Последняя фраза — не шутка и не острота, ибо нормативный немецкий экспрессионизм человеческого лица не имел. Немецкие экспрессионисты отринули очень важный принцип любого искусства, до которого Гоосс дошел самостоятельно, надо думать, он хранился у него и геноме: безобразное может быть только предметом, но не средством изображения. Михаил Чехов писал об этом так: «Безобразное на сцене имеет право присутствовать только в качестве объекта изображения», а Моцарт — по-своему: «Я должен изобразить хаос с помощью прекрасных звуков». Уродцы Нольде вызывают у зрителя натуральную рвотную реакцию (а Нольде именно этого и добивался), это уже скандал за рамками искусства. Гоосс достоин похвал за то, что не путал скандал в искусстве (экспрессионизм) со скандалом житейским и тем более физиологическим.
А вот другое полотно — городской пейзаж.
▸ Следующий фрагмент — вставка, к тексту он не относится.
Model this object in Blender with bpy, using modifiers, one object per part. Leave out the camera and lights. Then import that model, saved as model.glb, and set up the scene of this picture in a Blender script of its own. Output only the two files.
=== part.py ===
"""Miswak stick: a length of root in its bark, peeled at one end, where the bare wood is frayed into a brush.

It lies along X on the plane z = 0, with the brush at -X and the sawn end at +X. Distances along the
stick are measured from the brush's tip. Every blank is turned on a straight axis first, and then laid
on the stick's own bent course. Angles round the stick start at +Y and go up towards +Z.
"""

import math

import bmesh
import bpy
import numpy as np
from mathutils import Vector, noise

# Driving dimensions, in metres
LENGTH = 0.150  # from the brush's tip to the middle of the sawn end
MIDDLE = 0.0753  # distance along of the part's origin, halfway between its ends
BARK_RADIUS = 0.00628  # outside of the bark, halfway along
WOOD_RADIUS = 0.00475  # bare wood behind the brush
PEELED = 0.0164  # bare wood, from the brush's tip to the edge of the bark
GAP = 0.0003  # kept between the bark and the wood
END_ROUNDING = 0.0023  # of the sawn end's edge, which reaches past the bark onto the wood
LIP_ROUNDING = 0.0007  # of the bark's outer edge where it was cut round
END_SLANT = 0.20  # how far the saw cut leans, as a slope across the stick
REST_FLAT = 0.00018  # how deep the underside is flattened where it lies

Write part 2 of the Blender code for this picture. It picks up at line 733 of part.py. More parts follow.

Поразительное сходство с автопортретом. Все линии деформированы, дома кажутся не постройками, а биологическими объектами и почему-то напоминают о творениях безумного Гауди, хотя совсем на них не похожи. Как и в автопортрете, везде следы конвульсий и ощущение манящей жути в глубине полотна. Но этот холст намного больше автопортрета (100x50), и у зрителя возникает реальный страх быть втянутым внутрь пространства картины и на деле познать таящийся там ужас. Перед нами город страдающий и одновременно угрожающий. По сути это полотно — тоже автопортрет. Явление, вообще говоря, не уникальное, можно даже сказать — общее место: многие петербургские художники, точно и тонко чувствующие наш город, смотрятся в него, как в зеркало, и любой их городской пейзаж — не что иное, как автопортрет. Но у Гоосса вообще теряется грань между городом и художником, и зрителю кажется, что вот-вот исчезнет последний барьер, отделяющий его самого от затаившейся в пространстве картины бездны, и ему становится по-настоящему страшно.
Живопись Гоосса этого времени впечатляла и нравилась публике, его заметили как художника, но никто не обратил внимания на его определенную самостоятельность. Дело в том, что андеграунд в целом по понятным причинам тяготел к экспрессионизму, и на стенды выставок просто посыпались подражания, от тактичных и тонких реминисценций до прямых римейков (например, Миллер) — я уж не буду перечислять всех. И сдержанный негативизм Гоосса просто утонул в этой вакханалии мрака.
В тот период Володя отдал дань и библейским сюжетам (например, «Оплакивание Христа» и «Воскрешение Лазаря») — где-то в глубине его сознания засела мысль, что художник обязан пройти через это. В них он тоже вкладывал немало экспрессии, и это производило странное впечатление, но отнюдь не комическое. Выставлять эти полотна он никогда не решался.
Теперь Володя прежде всего хотел выделиться из общей массы художников. Он задал себе четкую цель — научиться писать так, чтобы зритель издали видел — это Гоосс. И не желал дальнейшего нагнетания мрака, ибо хлебнул его предостаточно. Он опять ушел в эксперименты, и в результате стали появляться необычные полотна, сперва маленькие, а затем покрупнее. На них все значимые предметы, и тем более человеческие фигуры, кажутся рельефными, выпуклыми. Они действительно немного выпуклые, но далеко не в такой степени, как это воспринимается зрительно. С дьявольским терпением, слой за слоем, художник накладывает краску, каждый раз давая ей высохнуть, а потом уже чисто живописными средствами усиливает ощущение рельефности. Такую живопись просто «пастозной» уже не назовешь. Л порой зритель даже задается вопросом — да живопись ли это вообще? И, подумав, решает: да, живопись. Потому что и фигуры, и фон — все прописано превосходно, краска живет и вибрирует, каждый сантиметр полотна ведет диалог со зрителем. При такой, выражаясь по-филоновски, «сделанности» сюжет уже не важен, можно писать хоть собственную шляпу, хоть курицу. Но Гооссне был бы Гооссом, если бы не вкладывал в сюжет причудливость и экспрессию.
Вот одно из весьма причудливых полотен: «Любовь повара». На стуле сидит человек. Он действительно повар, потому что на нем белый колпак. На коленях его сидит обнаженная женщина. Левой рукой повар похотливо обнимает женщину, а пальцы правой — у нее в паху. Многие из видевших картину не сомневались, что изображен акт маструбации, но это недоказуемо. А женщину действия повара, похоже, не занимают — она отвернулась и разглядывает парящую перед ее лицом птицу.